◆ **Task goal**: Write out each entry again. Keep every word exactly as it is.

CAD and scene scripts
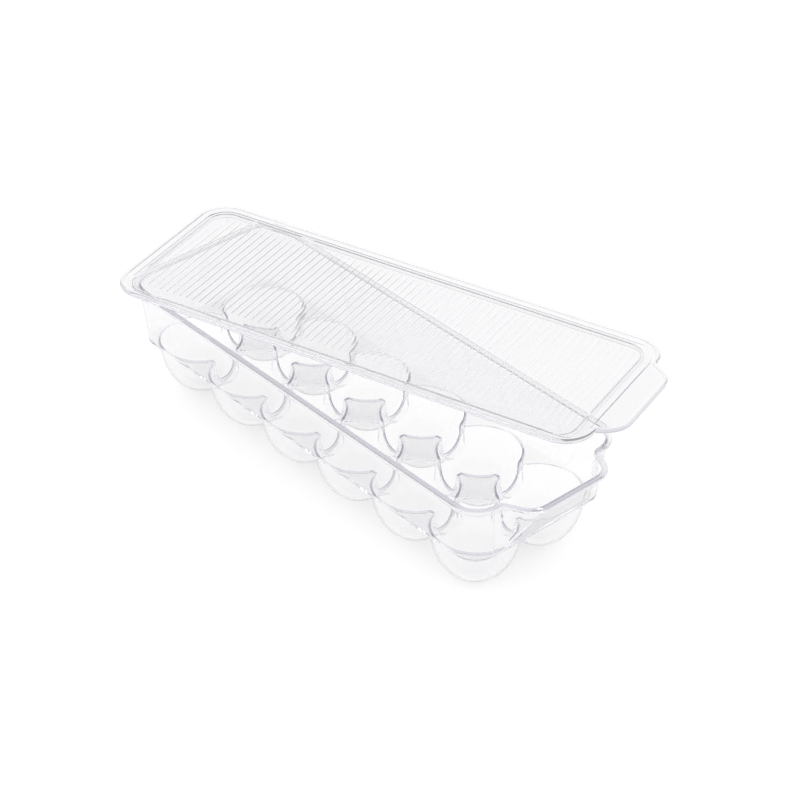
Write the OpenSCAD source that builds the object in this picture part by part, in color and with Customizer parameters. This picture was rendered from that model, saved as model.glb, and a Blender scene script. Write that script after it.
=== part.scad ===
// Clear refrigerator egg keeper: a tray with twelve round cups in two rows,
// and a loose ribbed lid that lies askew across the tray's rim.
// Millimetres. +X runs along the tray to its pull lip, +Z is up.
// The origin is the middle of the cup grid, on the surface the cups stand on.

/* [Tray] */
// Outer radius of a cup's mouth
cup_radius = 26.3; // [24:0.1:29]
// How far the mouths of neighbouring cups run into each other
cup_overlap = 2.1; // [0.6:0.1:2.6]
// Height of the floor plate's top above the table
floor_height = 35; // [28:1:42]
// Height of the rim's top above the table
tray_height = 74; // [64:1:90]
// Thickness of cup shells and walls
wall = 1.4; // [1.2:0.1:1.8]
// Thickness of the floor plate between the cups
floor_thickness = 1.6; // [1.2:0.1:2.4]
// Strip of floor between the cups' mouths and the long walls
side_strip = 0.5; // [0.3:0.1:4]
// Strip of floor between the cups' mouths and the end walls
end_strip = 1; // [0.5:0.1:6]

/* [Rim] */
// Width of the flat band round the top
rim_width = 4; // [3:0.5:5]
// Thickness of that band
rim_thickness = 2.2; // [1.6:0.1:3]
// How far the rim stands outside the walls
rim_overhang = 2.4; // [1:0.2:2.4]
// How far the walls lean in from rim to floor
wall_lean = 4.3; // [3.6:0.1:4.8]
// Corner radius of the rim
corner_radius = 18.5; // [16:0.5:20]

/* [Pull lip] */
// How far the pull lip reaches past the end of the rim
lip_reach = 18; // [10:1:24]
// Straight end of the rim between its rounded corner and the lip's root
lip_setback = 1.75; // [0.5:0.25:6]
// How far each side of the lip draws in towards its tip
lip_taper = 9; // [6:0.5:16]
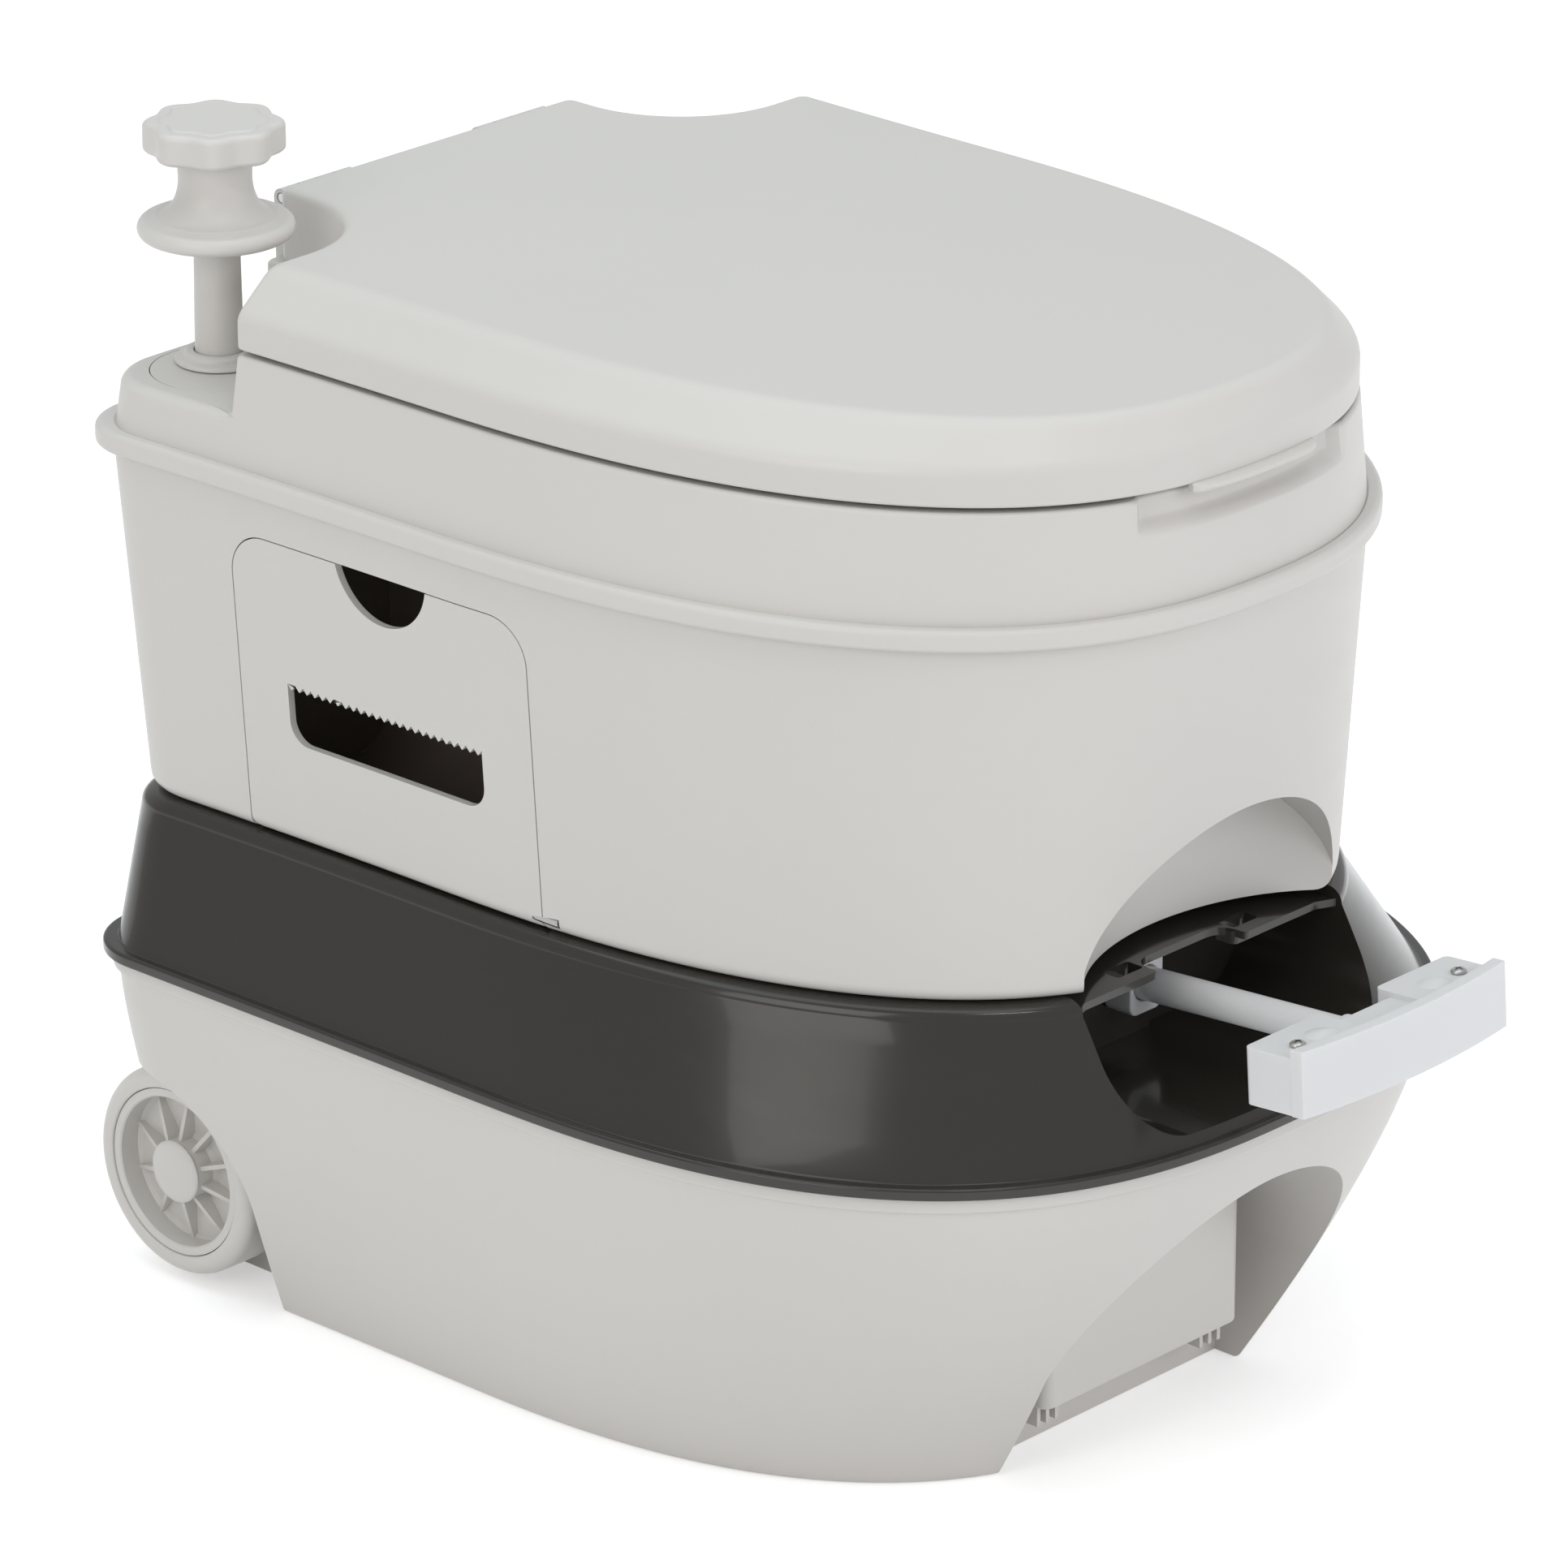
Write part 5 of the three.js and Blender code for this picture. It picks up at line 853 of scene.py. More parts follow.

◆ **Correct response**:
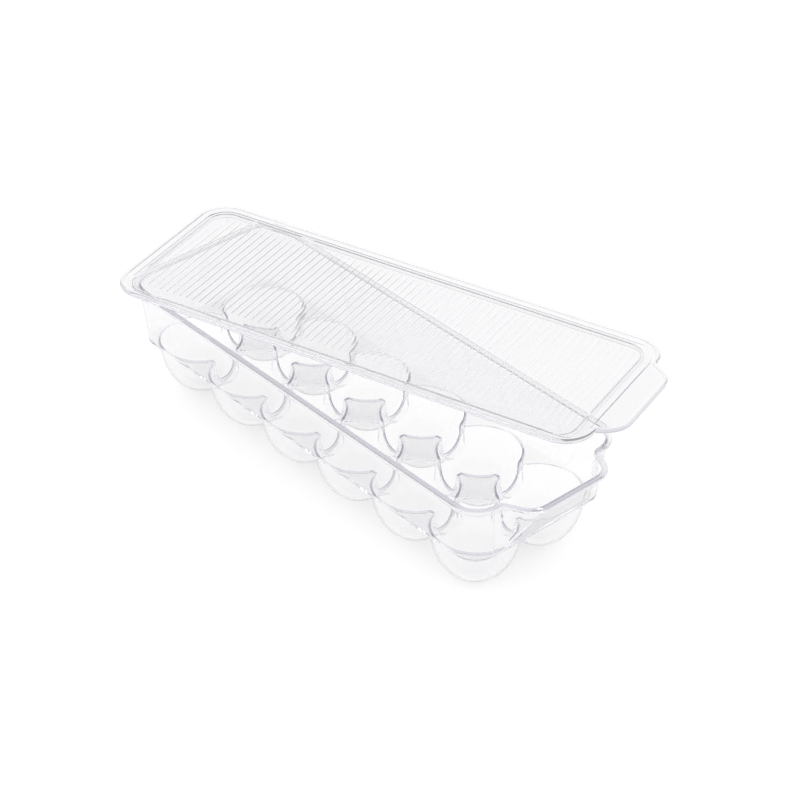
Write the OpenSCAD source that builds the object in this picture part by part, in color and with Customizer parameters. This picture was rendered from that model, saved as model.glb, and a Blender scene script. Write that script after it.
=== part.scad ===
// Clear refrigerator egg keeper: a tray with twelve round cups in two rows,
// and a loose ribbed lid that lies askew across the tray's rim.
// Millimetres. +X runs along the tray to its pull lip, +Z is up.
// The origin is the middle of the cup grid, on the surface the cups stand on.

/* [Tray] */
// Outer radius of a cup's mouth
cup_radius = 26.3; // [24:0.1:29]
// How far the mouths of neighbouring cups run into each other
cup_overlap = 2.1; // [0.6:0.1:2.6]
// Height of the floor plate's top above the table
floor_height = 35; // [28:1:42]
// Height of the rim's top above the table
tray_height = 74; // [64:1:90]
// Thickness of cup shells and walls
wall = 1.4; // [1.2:0.1:1.8]
// Thickness of the floor plate between the cups
floor_thickness = 1.6; // [1.2:0.1:2.4]
// Strip of floor between the cups' mouths and the long walls
side_strip = 0.5; // [0.3:0.1:4]
// Strip of floor between the cups' mouths and the end walls
end_strip = 1; // [0.5:0.1:6]

/* [Rim] */
// Width of the flat band round the top
rim_width = 4; // [3:0.5:5]
// Thickness of that band
rim_thickness = 2.2; // [1.6:0.1:3]
// How far the rim stands outside the walls
rim_overhang = 2.4; // [1:0.2:2.4]
// How far the walls lean in from rim to floor
wall_lean = 4.3; // [3.6:0.1:4.8]
// Corner radius of the rim
corner_radius = 18.5; // [16:0.5:20]

/* [Pull lip] */
// How far the pull lip reaches past the end of the rim
lip_reach = 18; // [10:1:24]
// Straight end of the rim between its rounded corner and the lip's root
lip_setback = 1.75; // [0.5:0.25:6]
// How far each side of the lip draws in towards its tip
lip_taper = 9; // [6:0.5:16]
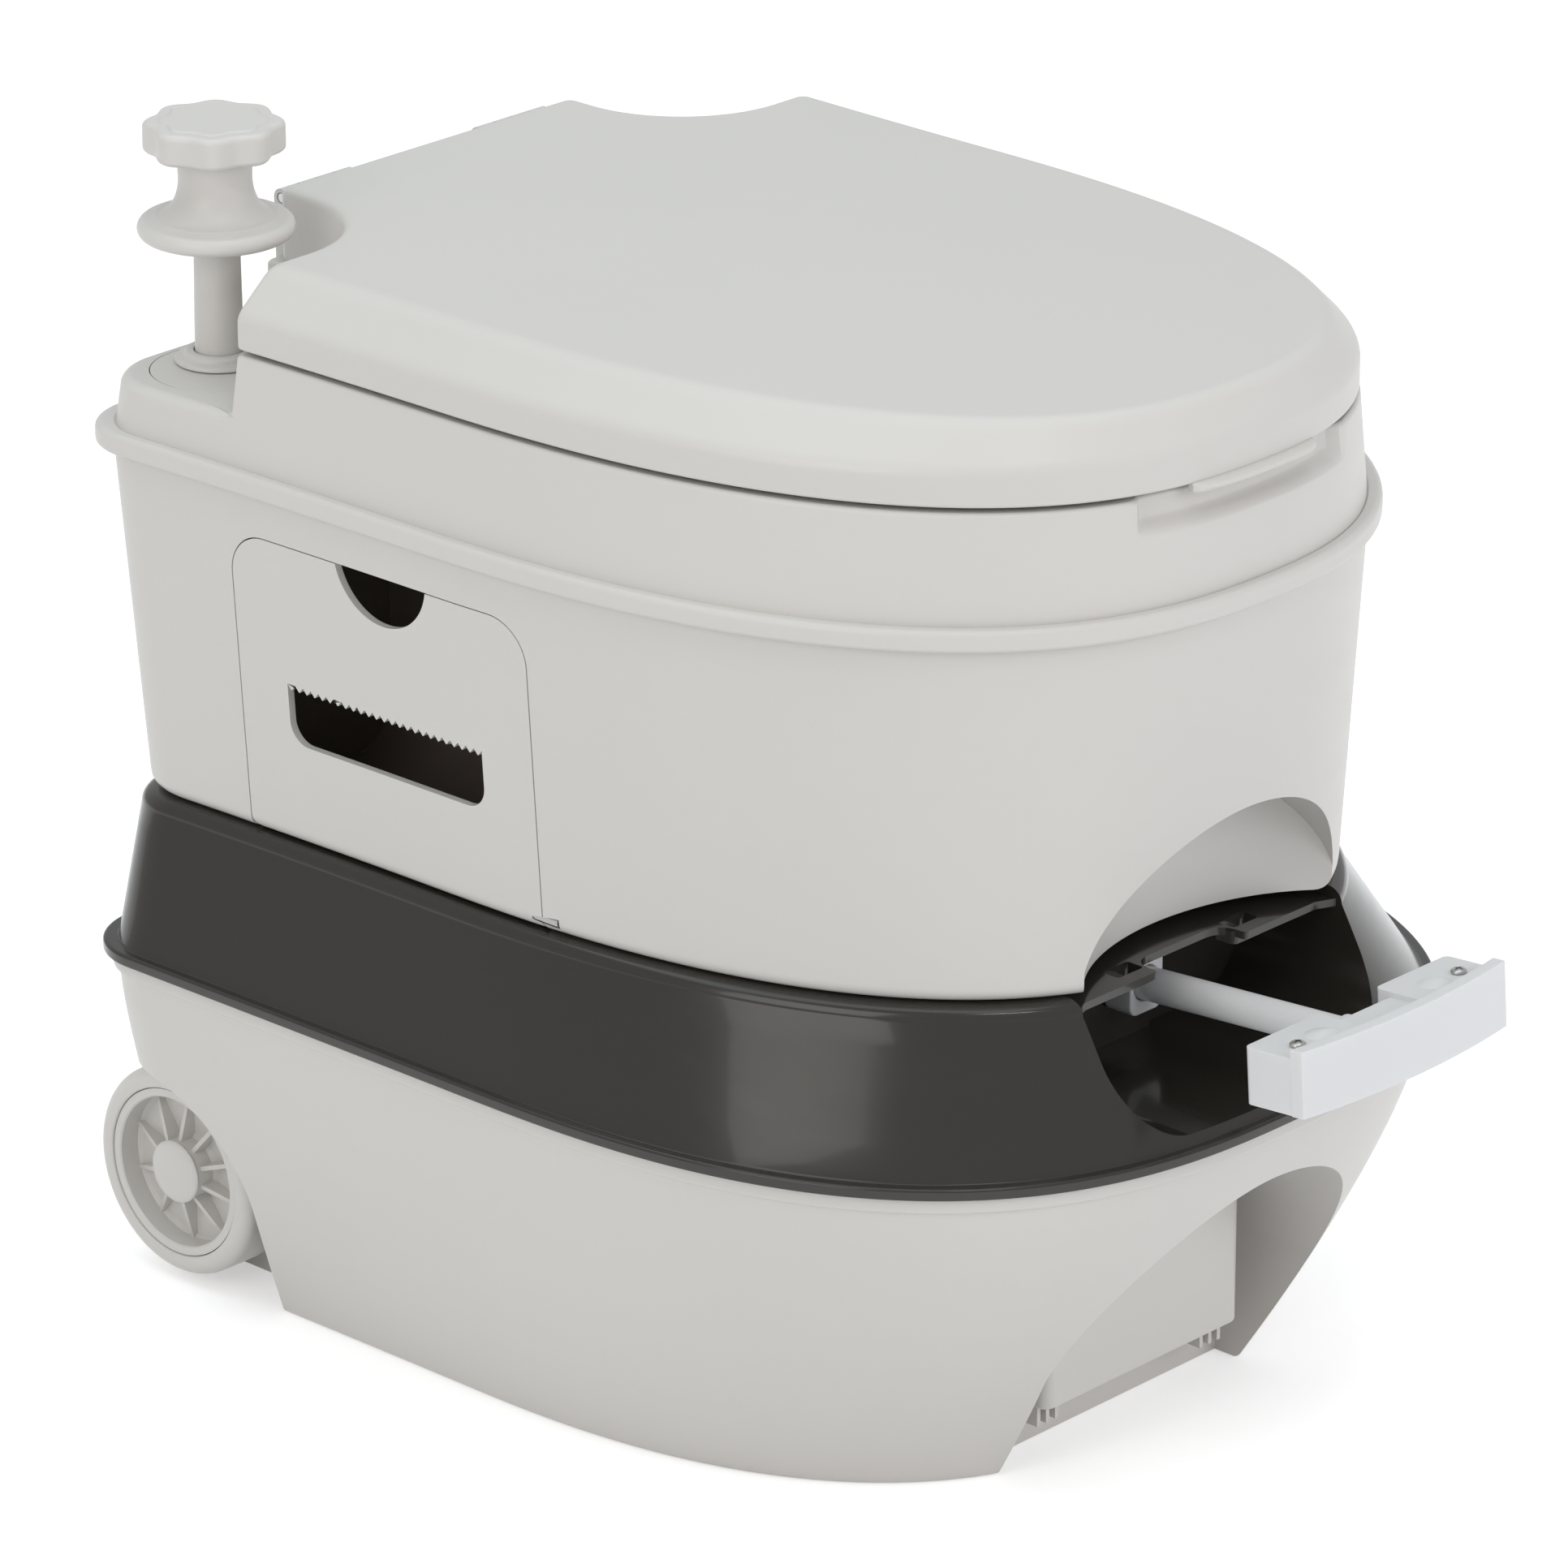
Write part 5 of the three.js and Blender code for this picture. It picks up at line 853 of scene.py. More parts follow.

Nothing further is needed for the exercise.